Your goal. Copy out every record below, word for word.

Source data.
________

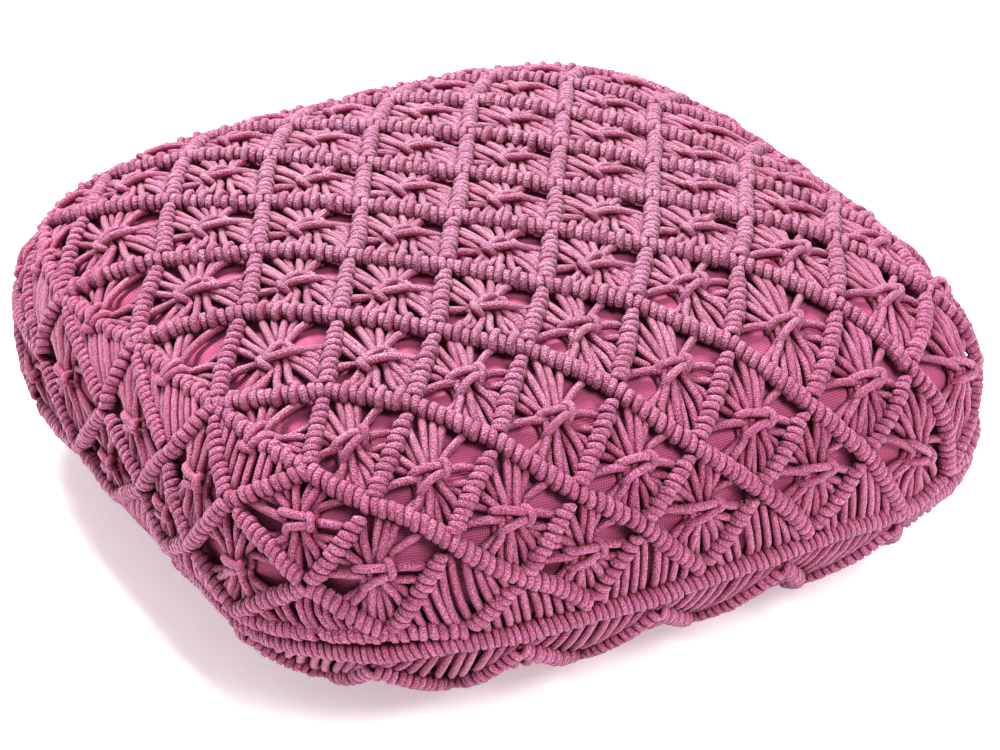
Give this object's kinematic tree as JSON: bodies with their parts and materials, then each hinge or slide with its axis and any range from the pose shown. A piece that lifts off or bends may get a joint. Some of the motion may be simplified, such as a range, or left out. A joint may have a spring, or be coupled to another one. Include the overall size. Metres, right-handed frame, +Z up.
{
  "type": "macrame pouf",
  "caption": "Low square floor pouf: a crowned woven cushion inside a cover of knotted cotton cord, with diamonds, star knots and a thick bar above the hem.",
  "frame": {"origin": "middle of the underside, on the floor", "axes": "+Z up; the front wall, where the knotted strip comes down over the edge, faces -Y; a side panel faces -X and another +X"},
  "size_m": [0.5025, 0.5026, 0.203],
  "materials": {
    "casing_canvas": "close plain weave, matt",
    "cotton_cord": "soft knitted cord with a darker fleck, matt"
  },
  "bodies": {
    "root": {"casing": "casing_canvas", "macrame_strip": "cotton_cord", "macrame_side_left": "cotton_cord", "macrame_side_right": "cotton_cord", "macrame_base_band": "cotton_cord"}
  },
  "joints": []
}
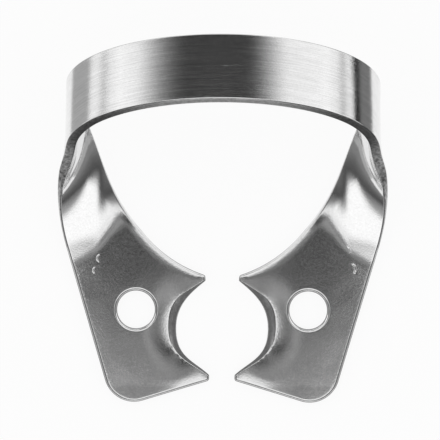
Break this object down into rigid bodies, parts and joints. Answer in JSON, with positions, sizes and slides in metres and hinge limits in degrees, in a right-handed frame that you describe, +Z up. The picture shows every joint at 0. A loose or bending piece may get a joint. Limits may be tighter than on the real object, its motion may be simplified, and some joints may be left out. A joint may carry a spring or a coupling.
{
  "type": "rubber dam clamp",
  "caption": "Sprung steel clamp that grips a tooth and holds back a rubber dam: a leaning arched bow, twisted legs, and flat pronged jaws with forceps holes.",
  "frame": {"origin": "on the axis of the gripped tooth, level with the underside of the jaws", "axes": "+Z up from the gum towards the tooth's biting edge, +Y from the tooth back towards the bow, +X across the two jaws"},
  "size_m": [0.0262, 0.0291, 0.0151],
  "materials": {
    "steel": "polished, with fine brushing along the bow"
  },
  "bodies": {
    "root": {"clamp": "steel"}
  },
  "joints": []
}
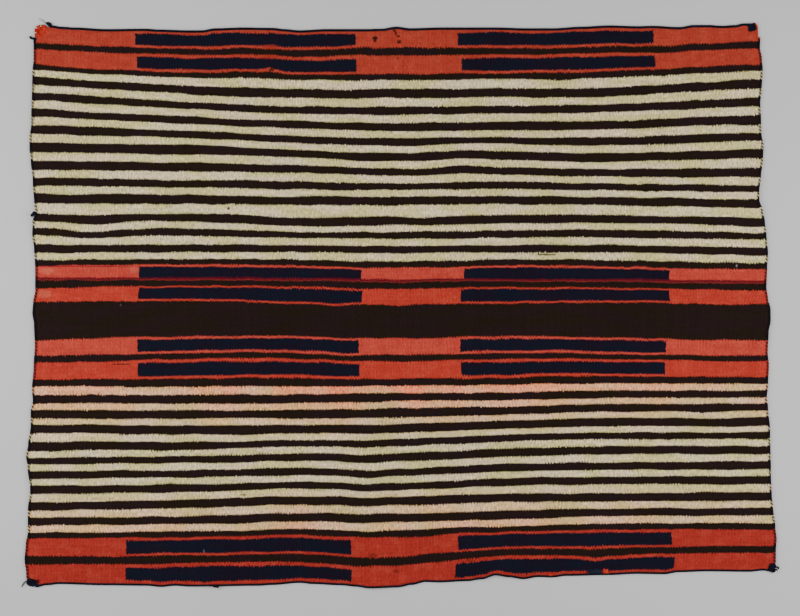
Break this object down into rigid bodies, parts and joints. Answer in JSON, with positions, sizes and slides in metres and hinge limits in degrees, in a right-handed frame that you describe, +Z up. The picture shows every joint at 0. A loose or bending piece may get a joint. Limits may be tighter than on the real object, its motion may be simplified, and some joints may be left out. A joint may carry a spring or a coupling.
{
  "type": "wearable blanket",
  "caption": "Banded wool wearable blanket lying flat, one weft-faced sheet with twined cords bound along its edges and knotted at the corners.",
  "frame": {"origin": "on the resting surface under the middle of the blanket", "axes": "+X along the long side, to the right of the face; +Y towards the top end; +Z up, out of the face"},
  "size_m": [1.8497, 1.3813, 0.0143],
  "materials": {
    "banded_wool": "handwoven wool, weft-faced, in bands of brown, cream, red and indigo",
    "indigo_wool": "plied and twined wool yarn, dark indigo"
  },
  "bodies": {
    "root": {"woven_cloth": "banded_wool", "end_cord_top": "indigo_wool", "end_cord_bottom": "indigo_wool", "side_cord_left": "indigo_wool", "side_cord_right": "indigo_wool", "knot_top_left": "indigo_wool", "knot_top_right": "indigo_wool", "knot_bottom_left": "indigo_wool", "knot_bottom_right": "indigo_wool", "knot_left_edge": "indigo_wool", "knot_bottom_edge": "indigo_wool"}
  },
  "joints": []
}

________

Completed exercise.
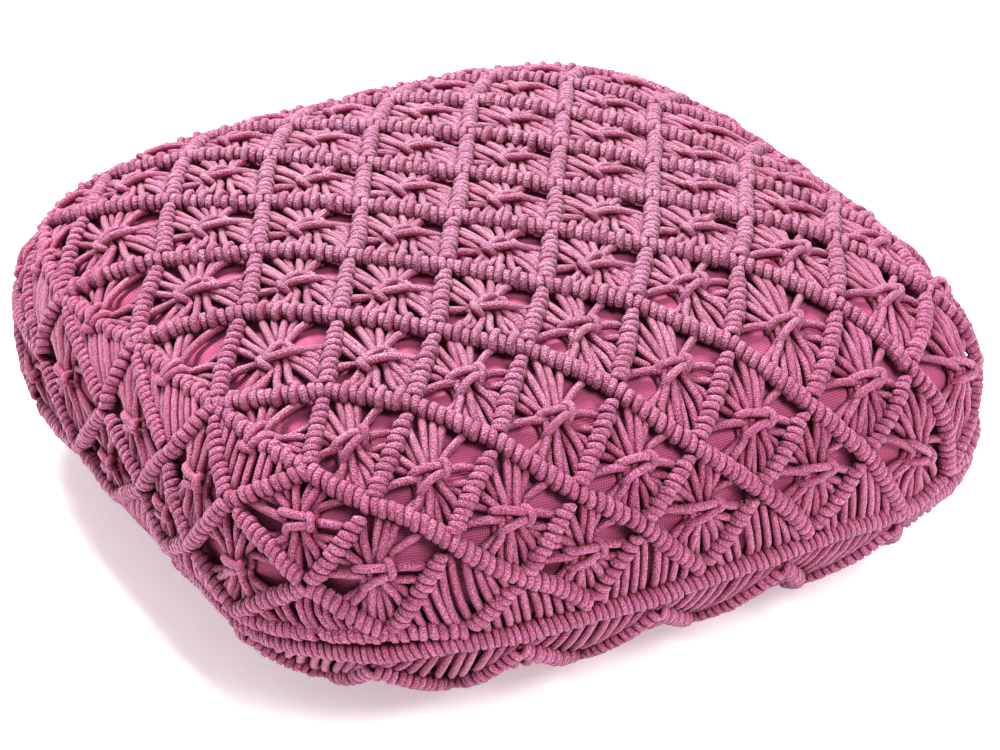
Give this object's kinematic tree as JSON: bodies with their parts and materials, then each hinge or slide with its axis and any range from the pose shown. A piece that lifts off or bends may get a joint. Some of the motion may be simplified, such as a range, or left out. A joint may have a spring, or be coupled to another one. Include the overall size. Metres, right-handed frame, +Z up.
{
  "type": "macrame pouf",
  "caption": "Low square floor pouf: a crowned woven cushion inside a cover of knotted cotton cord, with diamonds, star knots and a thick bar above the hem.",
  "frame": {"origin": "middle of the underside, on the floor", "axes": "+Z up; the front wall, where the knotted strip comes down over the edge, faces -Y; a side panel faces -X and another +X"},
  "size_m": [0.5025, 0.5026, 0.203],
  "materials": {
    "casing_canvas": "close plain weave, matt",
    "cotton_cord": "soft knitted cord with a darker fleck, matt"
  },
  "bodies": {
    "root": {"casing": "casing_canvas", "macrame_strip": "cotton_cord", "macrame_side_left": "cotton_cord", "macrame_side_right": "cotton_cord", "macrame_base_band": "cotton_cord"}
  },
  "joints": []
}
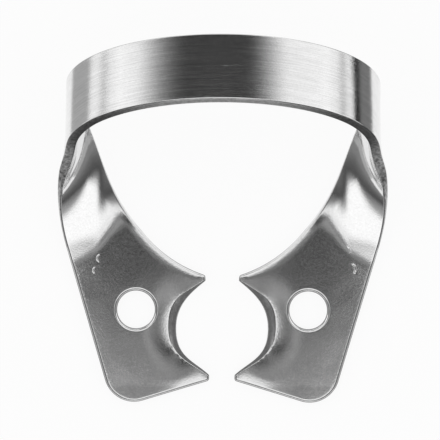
Break this object down into rigid bodies, parts and joints. Answer in JSON, with positions, sizes and slides in metres and hinge limits in degrees, in a right-handed frame that you describe, +Z up. The picture shows every joint at 0. A loose or bending piece may get a joint. Limits may be tighter than on the real object, its motion may be simplified, and some joints may be left out. A joint may carry a spring or a coupling.
{
  "type": "rubber dam clamp",
  "caption": "Sprung steel clamp that grips a tooth and holds back a rubber dam: a leaning arched bow, twisted legs, and flat pronged jaws with forceps holes.",
  "frame": {"origin": "on the axis of the gripped tooth, level with the underside of the jaws", "axes": "+Z up from the gum towards the tooth's biting edge, +Y from the tooth back towards the bow, +X across the two jaws"},
  "size_m": [0.0262, 0.0291, 0.0151],
  "materials": {
    "steel": "polished, with fine brushing along the bow"
  },
  "bodies": {
    "root": {"clamp": "steel"}
  },
  "joints": []
}
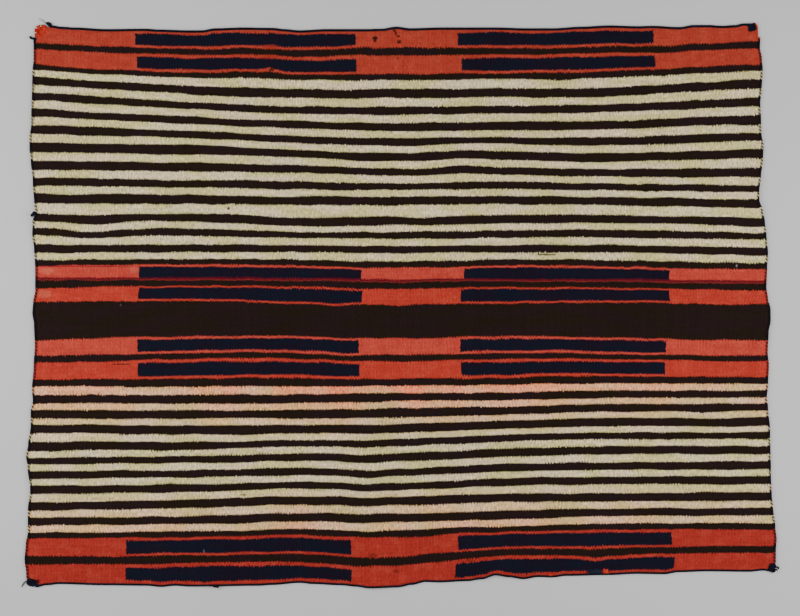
Break this object down into rigid bodies, parts and joints. Answer in JSON, with positions, sizes and slides in metres and hinge limits in degrees, in a right-handed frame that you describe, +Z up. The picture shows every joint at 0. A loose or bending piece may get a joint. Limits may be tighter than on the real object, its motion may be simplified, and some joints may be left out. A joint may carry a spring or a coupling.
{
  "type": "wearable blanket",
  "caption": "Banded wool wearable blanket lying flat, one weft-faced sheet with twined cords bound along its edges and knotted at the corners.",
  "frame": {"origin": "on the resting surface under the middle of the blanket", "axes": "+X along the long side, to the right of the face; +Y towards the top end; +Z up, out of the face"},
  "size_m": [1.8497, 1.3813, 0.0143],
  "materials": {
    "banded_wool": "handwoven wool, weft-faced, in bands of brown, cream, red and indigo",
    "indigo_wool": "plied and twined wool yarn, dark indigo"
  },
  "bodies": {
    "root": {"woven_cloth": "banded_wool", "end_cord_top": "indigo_wool", "end_cord_bottom": "indigo_wool", "side_cord_left": "indigo_wool", "side_cord_right": "indigo_wool", "knot_top_left": "indigo_wool", "knot_top_right": "indigo_wool", "knot_bottom_left": "indigo_wool", "knot_bottom_right": "indigo_wool", "knot_left_edge": "indigo_wool", "knot_bottom_edge": "indigo_wool"}
  },
  "joints": []
}